OCI Solar Power is adding 145 MW of solar power to Texas’ energy mix this year that will generate power for approximately 25,000 homes annually.
“The progress we’re making with the opening and construction of new projects means more than half of our Texas projects are now complete or underway,” said OCI Solar Power President and CEO Tony Dorazio. “This also means the number of solar jobs in the state is increasing.”
The newly operational Alamo 4 project in Brackettville, Texas, generates 39 MW for CPS Energy, San Antonio’s community-owned utility. The solar farm features more than 150,000 solar panels and covers 600 acres of privately-owned land. Alamo 4 is OCI Solar Power’s first Texas project outside of metropolitan San Antonio and employed approximately 550 people during construction.
With the commencement of operations of Alamo 4 comes the start of construction for Alamo 3 in San Antonio and Alamo 5 in Uvalde, Texas. OCI Solar Power is again partnering with the San Antonio River Authority to lease land for the 5.5-MW Alamo 3 project near Loop 1604 and IH10 on the northeast side of town. Alamo 3 will be the first Alamo project to feature locally made solar panels from manufacturing partner Mission Solar Energy and a new dual axis tracker technology from Sun Action Trackers. Construction is expected to be completed by the end of the year.

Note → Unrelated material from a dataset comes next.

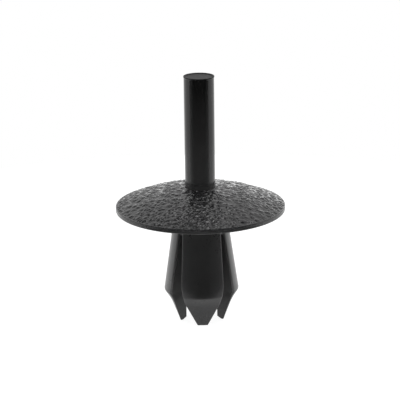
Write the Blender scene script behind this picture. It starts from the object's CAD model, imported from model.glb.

“We are very excited to be partnering once again with OCI Solar Power for the expansion of this valuable resource in the San Antonio region,” said SARA General Manager Suzanne Scott. “This partnership has proven to be a successful venture and we look forward to the continued growth of sustainable practices in our community.”
Alamo 5 is OCI Solar Power’s largest solar project at 100 MW. Located 80 miles west of San Antonio in Uvalde, Texas, Alamo 5 will cover more than 1,000 acres of privately-owned land. The project will feature equipment from OCI Solar Power’s San Antonio-based manufacturing partners KACO new energy, Mission Solar Energy and Sun Action Trackers. Construction is expected to be complete in early 2016.